[EXERCISE MATERIALS]:
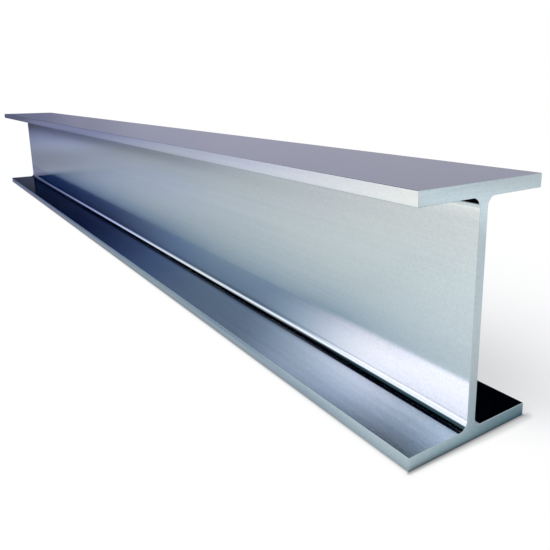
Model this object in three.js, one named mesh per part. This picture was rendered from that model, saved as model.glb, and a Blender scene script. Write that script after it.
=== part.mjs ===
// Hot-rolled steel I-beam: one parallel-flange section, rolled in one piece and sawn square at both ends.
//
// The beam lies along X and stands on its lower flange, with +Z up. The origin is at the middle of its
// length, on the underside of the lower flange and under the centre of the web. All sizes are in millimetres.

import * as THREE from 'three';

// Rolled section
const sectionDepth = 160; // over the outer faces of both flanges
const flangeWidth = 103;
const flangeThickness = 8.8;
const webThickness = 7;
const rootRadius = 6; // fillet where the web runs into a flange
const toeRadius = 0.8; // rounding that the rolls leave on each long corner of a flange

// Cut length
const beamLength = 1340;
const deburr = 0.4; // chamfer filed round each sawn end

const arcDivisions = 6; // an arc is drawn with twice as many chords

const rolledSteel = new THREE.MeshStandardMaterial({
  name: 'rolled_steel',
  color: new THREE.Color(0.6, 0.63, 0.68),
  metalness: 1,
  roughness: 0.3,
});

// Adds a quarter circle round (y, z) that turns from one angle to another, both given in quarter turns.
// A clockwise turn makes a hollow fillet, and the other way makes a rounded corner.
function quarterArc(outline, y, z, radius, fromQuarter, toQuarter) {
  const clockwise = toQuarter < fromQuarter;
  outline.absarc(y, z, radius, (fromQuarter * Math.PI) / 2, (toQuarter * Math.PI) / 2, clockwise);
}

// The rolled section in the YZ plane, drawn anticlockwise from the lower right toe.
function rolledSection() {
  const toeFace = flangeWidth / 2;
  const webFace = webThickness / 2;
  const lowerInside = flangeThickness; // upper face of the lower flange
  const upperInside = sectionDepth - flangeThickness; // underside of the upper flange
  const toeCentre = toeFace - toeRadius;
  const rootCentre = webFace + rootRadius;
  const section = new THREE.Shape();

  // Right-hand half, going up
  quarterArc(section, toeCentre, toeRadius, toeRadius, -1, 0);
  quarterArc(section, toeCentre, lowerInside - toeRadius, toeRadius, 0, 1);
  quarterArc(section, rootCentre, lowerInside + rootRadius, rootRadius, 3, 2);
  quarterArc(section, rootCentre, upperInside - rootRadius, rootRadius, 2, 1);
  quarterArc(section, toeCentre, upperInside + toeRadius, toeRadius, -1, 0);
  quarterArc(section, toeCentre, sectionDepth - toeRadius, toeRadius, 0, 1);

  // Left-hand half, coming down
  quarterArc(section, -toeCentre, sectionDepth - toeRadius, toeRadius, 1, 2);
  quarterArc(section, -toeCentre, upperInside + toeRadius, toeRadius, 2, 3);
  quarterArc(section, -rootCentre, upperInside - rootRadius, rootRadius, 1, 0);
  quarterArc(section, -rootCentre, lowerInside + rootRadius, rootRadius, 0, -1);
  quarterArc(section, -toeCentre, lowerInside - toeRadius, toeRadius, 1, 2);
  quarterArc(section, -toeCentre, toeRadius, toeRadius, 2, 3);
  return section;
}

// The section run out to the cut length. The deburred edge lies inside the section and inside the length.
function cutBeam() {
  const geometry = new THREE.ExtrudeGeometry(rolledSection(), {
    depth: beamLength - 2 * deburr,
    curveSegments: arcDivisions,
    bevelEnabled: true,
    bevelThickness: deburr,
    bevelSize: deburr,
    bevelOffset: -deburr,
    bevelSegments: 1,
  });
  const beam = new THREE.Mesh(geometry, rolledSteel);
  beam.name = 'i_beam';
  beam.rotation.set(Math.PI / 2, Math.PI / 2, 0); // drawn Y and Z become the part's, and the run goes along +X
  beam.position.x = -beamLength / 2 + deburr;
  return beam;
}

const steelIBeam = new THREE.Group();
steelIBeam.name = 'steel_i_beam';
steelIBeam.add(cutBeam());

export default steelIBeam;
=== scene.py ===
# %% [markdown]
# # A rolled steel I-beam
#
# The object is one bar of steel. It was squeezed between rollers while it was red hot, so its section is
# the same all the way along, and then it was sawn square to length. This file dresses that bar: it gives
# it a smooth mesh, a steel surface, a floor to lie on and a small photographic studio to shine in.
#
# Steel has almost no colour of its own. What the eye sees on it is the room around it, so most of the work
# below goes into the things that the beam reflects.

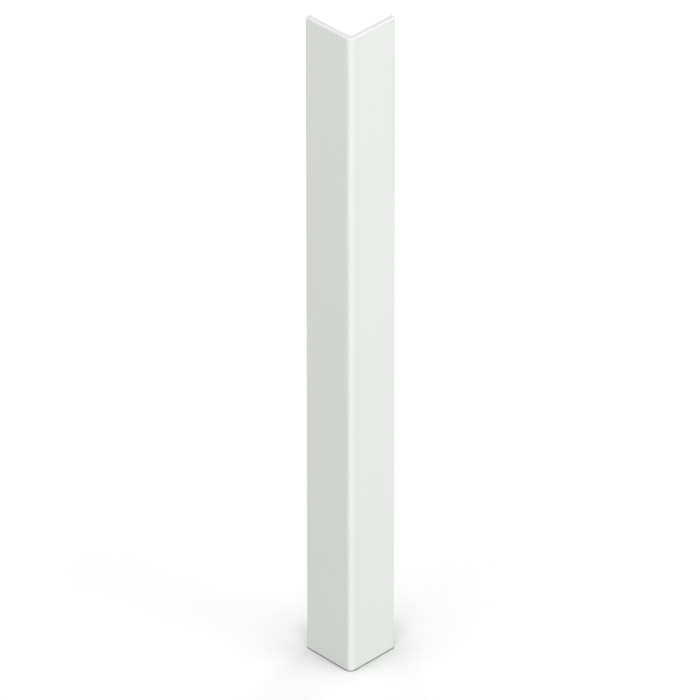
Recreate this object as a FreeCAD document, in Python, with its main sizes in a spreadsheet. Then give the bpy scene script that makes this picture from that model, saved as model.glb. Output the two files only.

[TASK INSTRUCTIONS]: Return the lines from the line containing "const steelIBeam = new THREE.Group();" to the end of the entries above, exactly as they appear and with no other output.

[RIGHT ANSWER]:
const steelIBeam = new THREE.Group();
steelIBeam.name = 'steel_i_beam';
steelIBeam.add(cutBeam());

export default steelIBeam;
=== scene.py ===
# %% [markdown]
# # A rolled steel I-beam
#
# The object is one bar of steel. It was squeezed between rollers while it was red hot, so its section is
# the same all the way along, and then it was sawn square to length. This file dresses that bar: it gives
# it a smooth mesh, a steel surface, a floor to lie on and a small photographic studio to shine in.
#
# Steel has almost no colour of its own. What the eye sees on it is the room around it, so most of the work
# below goes into the things that the beam reflects.

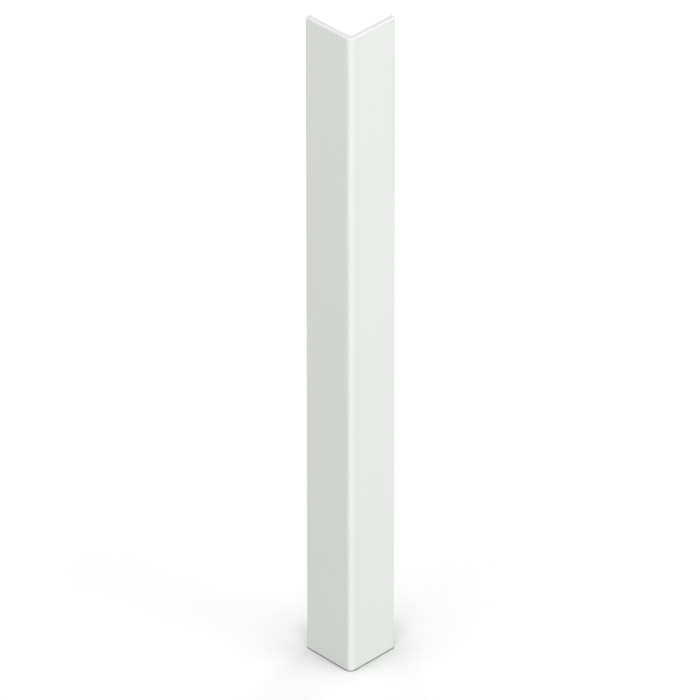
Recreate this object as a FreeCAD document, in Python, with its main sizes in a spreadsheet. Then give the bpy scene script that makes this picture from that model, saved as model.glb. Output the two files only.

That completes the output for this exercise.